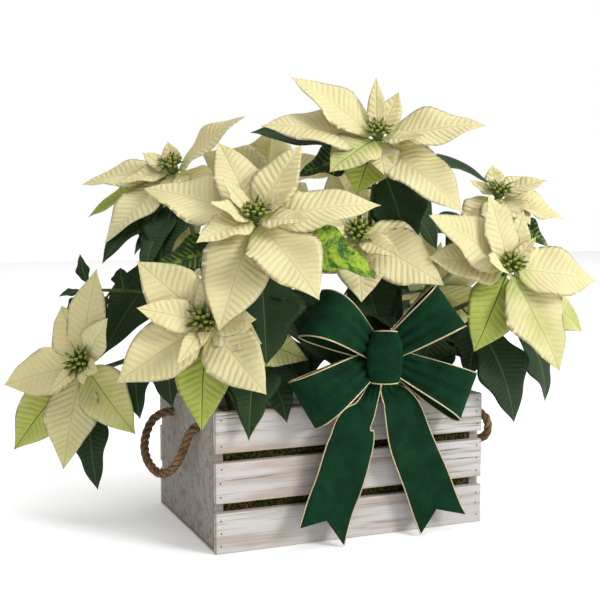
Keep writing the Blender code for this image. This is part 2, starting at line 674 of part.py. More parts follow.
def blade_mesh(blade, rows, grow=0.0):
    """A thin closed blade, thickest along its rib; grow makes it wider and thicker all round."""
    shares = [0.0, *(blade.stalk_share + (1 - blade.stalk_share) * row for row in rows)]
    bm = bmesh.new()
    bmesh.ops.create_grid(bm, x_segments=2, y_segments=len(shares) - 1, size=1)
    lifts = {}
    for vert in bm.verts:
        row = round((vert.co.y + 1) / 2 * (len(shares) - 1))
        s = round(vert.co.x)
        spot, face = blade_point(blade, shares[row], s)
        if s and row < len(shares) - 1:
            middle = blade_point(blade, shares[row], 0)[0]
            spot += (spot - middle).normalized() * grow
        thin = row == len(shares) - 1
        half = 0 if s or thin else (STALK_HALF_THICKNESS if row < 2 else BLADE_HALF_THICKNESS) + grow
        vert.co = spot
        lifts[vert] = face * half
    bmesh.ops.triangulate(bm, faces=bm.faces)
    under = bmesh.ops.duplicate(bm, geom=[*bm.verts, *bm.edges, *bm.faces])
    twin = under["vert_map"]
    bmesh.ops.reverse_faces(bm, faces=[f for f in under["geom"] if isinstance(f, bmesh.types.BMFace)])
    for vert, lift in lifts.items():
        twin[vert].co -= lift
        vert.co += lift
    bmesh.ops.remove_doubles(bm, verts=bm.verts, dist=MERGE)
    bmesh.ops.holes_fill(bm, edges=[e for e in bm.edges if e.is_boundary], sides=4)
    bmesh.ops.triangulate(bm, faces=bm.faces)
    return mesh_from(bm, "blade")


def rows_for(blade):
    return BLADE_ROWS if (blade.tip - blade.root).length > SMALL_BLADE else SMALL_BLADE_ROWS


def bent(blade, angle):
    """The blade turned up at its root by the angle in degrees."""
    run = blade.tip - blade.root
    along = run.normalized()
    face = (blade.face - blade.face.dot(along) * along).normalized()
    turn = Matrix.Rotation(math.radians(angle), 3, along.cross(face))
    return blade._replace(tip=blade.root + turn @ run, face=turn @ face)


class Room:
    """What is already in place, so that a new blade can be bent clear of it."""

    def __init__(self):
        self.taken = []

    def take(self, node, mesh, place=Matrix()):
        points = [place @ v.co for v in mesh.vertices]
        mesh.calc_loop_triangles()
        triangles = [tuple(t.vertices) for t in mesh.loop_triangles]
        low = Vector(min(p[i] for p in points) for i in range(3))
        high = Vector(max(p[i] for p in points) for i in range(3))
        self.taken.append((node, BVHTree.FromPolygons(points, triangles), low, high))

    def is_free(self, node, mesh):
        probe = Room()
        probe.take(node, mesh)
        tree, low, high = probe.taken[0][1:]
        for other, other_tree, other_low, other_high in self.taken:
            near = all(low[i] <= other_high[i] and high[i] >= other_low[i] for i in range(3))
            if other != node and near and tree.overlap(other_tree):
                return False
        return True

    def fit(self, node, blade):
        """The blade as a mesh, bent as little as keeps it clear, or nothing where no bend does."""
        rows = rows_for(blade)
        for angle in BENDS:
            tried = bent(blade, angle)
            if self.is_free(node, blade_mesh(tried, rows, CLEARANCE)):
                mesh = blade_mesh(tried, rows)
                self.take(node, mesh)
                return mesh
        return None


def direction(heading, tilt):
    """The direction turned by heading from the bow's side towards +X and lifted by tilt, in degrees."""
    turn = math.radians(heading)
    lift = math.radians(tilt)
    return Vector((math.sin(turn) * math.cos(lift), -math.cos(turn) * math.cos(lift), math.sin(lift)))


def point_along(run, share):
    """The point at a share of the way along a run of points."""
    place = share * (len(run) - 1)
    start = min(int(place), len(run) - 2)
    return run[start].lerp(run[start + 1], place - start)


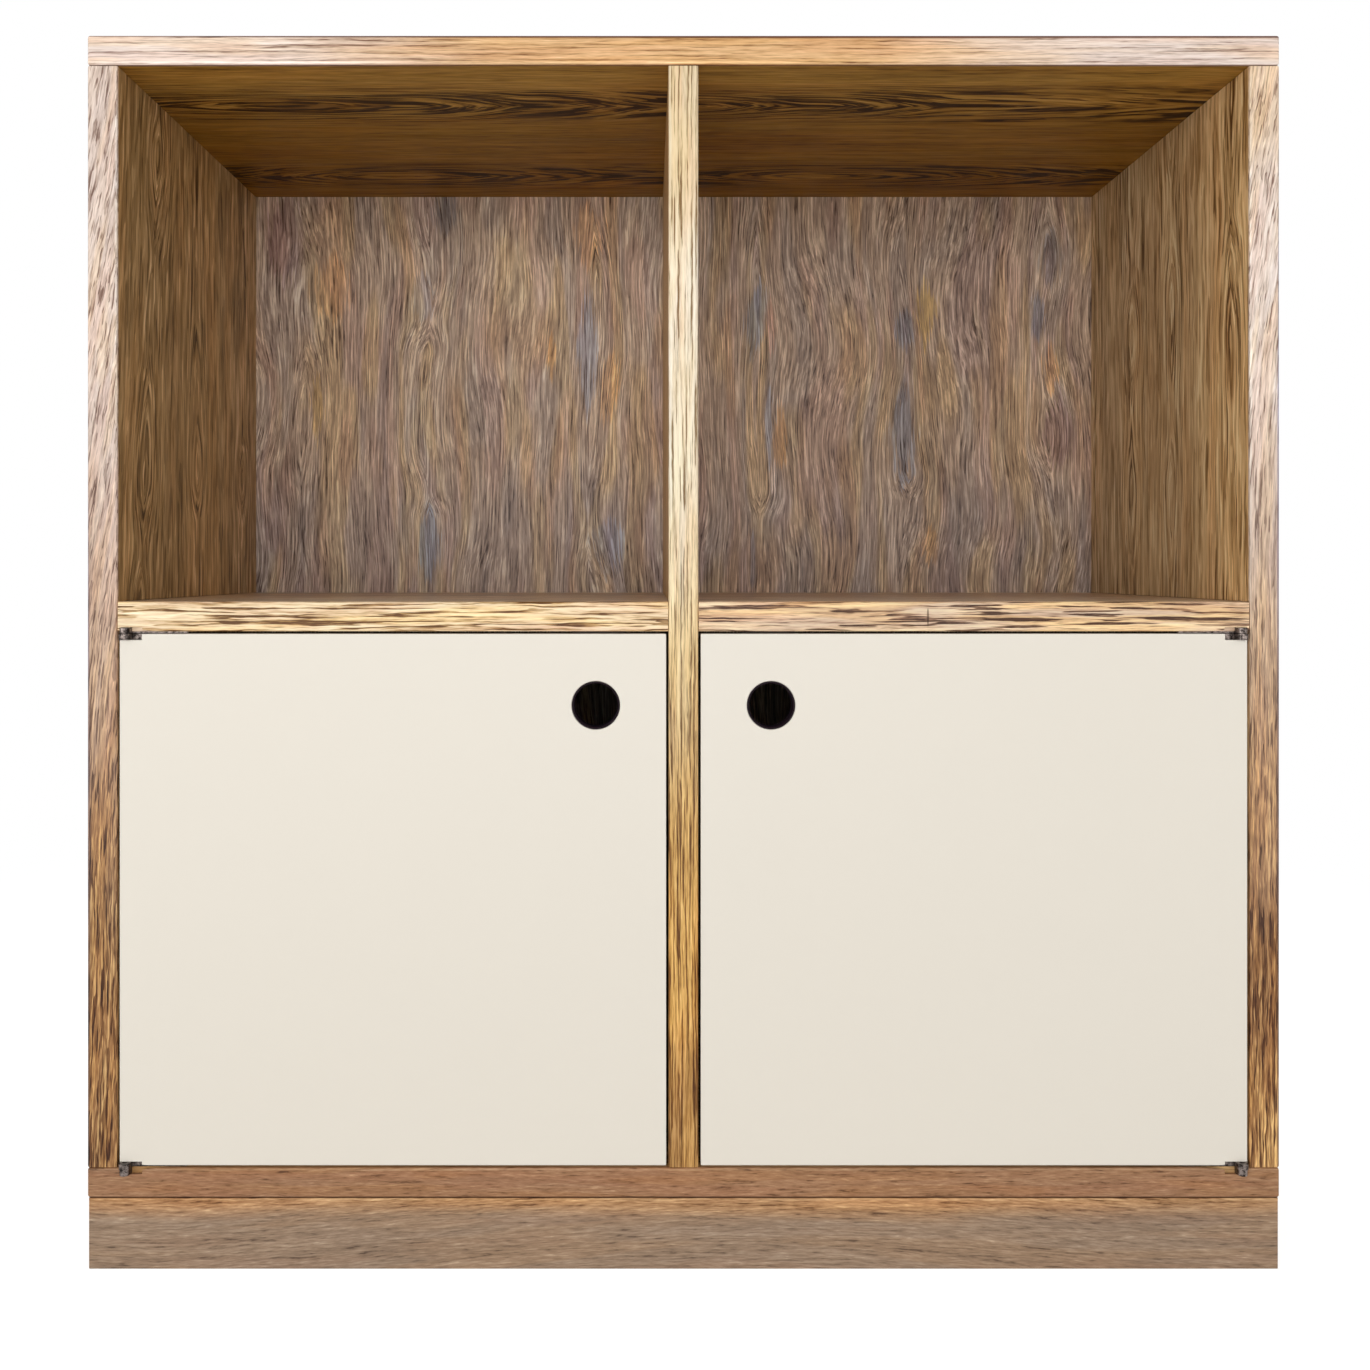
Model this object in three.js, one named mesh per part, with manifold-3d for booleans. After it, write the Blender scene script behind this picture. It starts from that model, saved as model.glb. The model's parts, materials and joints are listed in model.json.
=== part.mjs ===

*****

Problem statement =
Track down every line of the material containing the string "this", and copy it.

Correct answer =
Keep writing the Blender code for this image. This is part 2, starting at line 674 of part.py. More parts follow.
Model this object in three.js, one named mesh per part, with manifold-3d for booleans. After it, write the Blender scene script behind this picture. It starts from that model, saved as model.glb. The model's parts, materials and joints are listed in model.json.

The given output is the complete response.